Na sua coluna de opinião no “Expresso”, a deputada Isabel Moreira não citava nem Deneuve nem de De Haas mas escrevia: “São sempre as pessoas. São sempre as mesmas pessoas que sentem repulsa por qualquer feminismo verbalizado por mulheres que se atrevem a ter poder económico. São muitas vezes mulheres que insistem na tese absurda segundo a qual só as pessoas de poucos recursos, de trabalhadoras têxteis a operárias de várias condições, devem merecer os efeitos de leis igualitárias […] São as mesmas pessoas que do alto da sua moral pretensamente representante dos fracos e das fracas odeiam Hillary Clinton, acusando-a de tudo o que nunca lhes ocorreu dizer de um político homem.”
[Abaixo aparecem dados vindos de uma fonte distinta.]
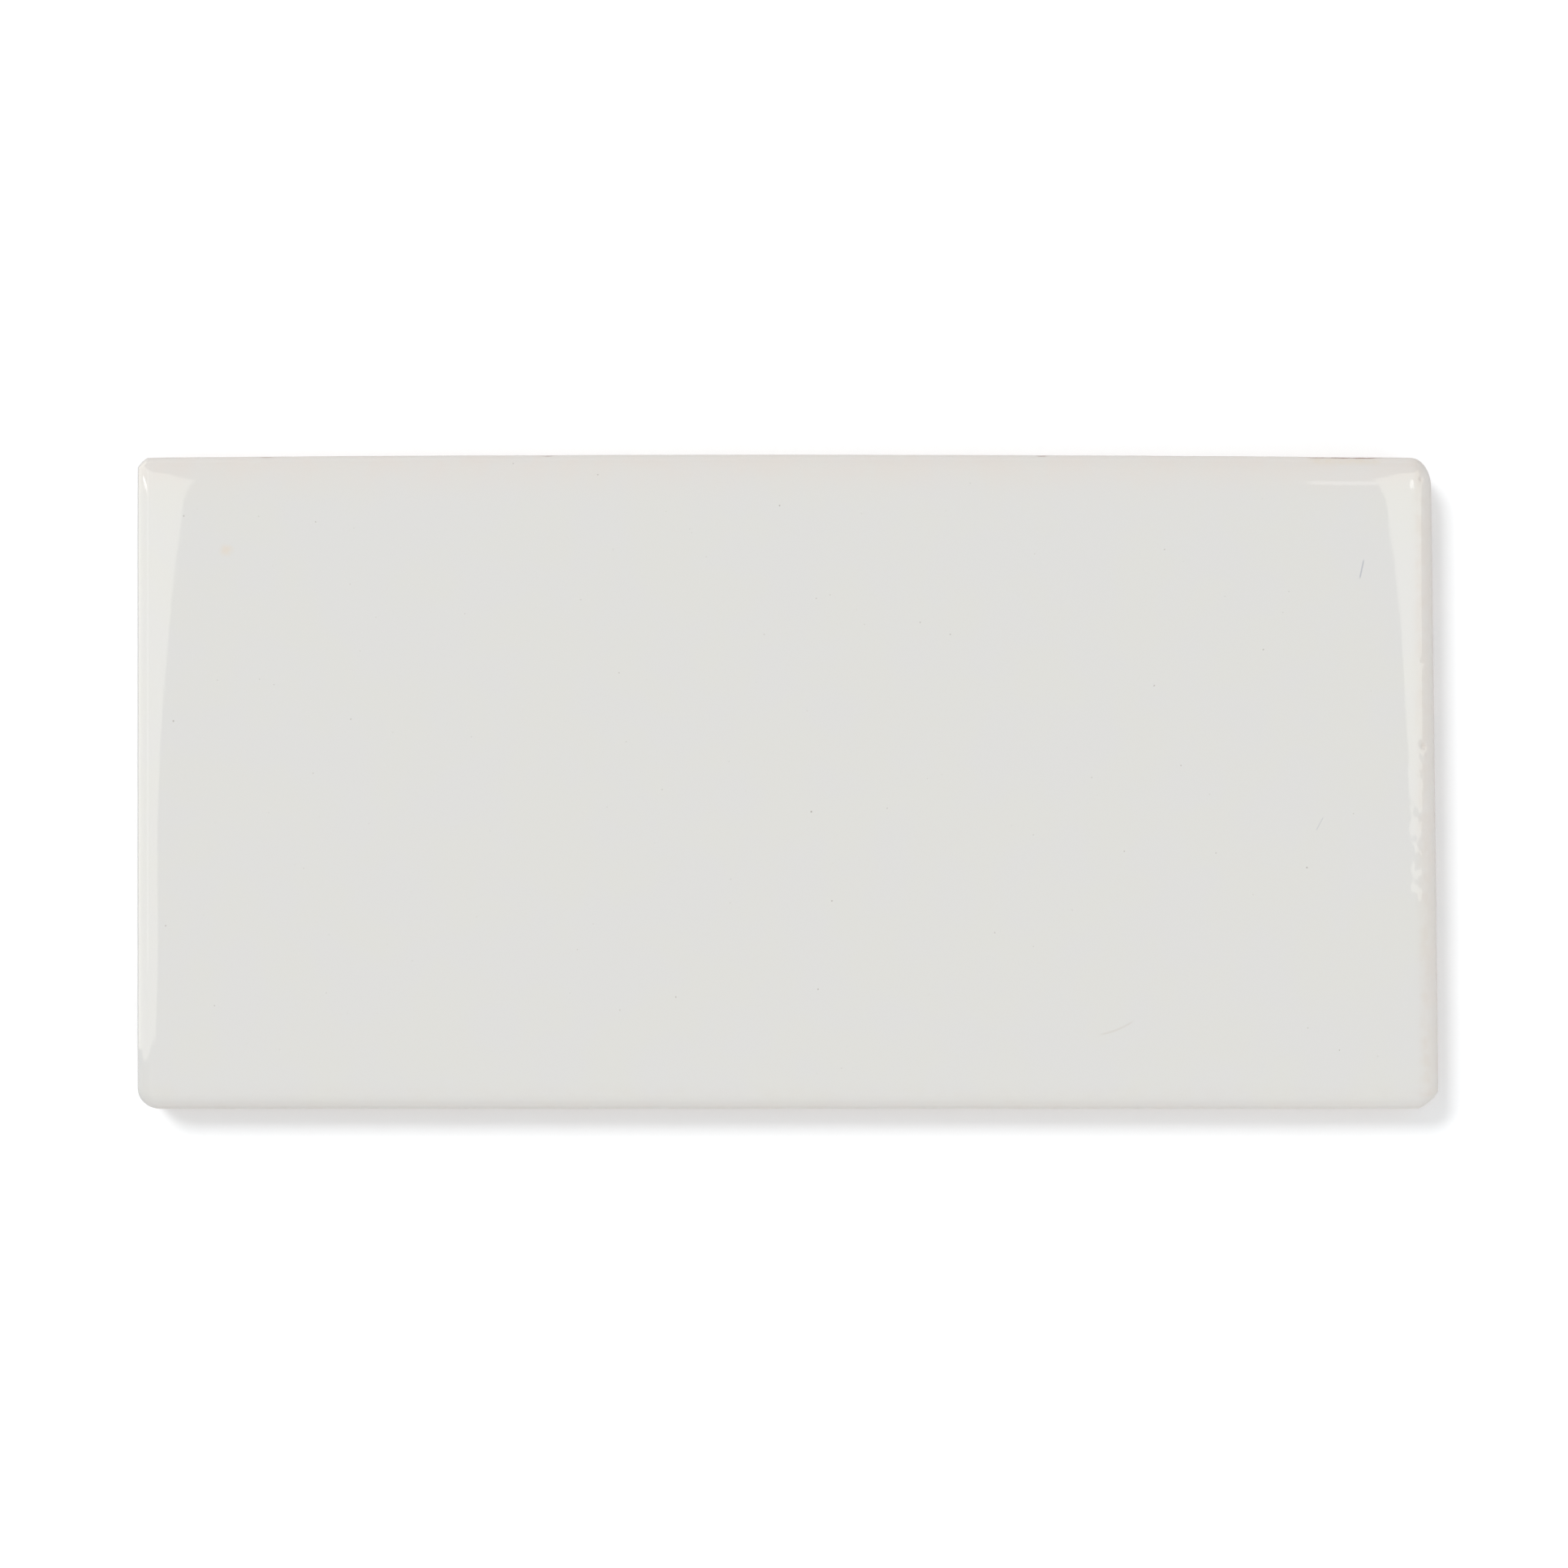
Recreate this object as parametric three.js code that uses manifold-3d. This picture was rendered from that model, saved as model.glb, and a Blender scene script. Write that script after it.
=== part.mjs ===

#MeToo ou #PasMoi, haverá um lugar do meio, de debate, para o assunto que dominará o fim desta década num tempo que, é já impossível negar-se, será de viragem? Para a jornalista Agnès Poirier, que ontem tentava, num artigo publicado no “Observer”, analisar o feminismo francês em comparação com o anglossaxónico, é tudo uma questão de como se encaram “o sexo e os homens”. “Na França de hoje coexistem vários grupos feministas: o principal é o que segue os passos de Beauvoir, um que não está em guerra com os homens mas antes com a cultura machista, a desigualdade de género e a misoginia inerente às religiões”, escrevia. “Depois há uma importação recente do feminismo americano, que assume muitas vezes contornos oportunistas e de ‘ódio aos homens’, que fecha os olhos à misoginia religiosa, defendendo por exemplo o uso do véu islâmico […] decretando o que é aceitável como conduta.” Para a jornalista franco-britânica, está enganado quem julgar que este é um debate geracional. “Muitos millennials assinaram a carta de Deneuve. A divisão é política, ou mesmo ideológica.”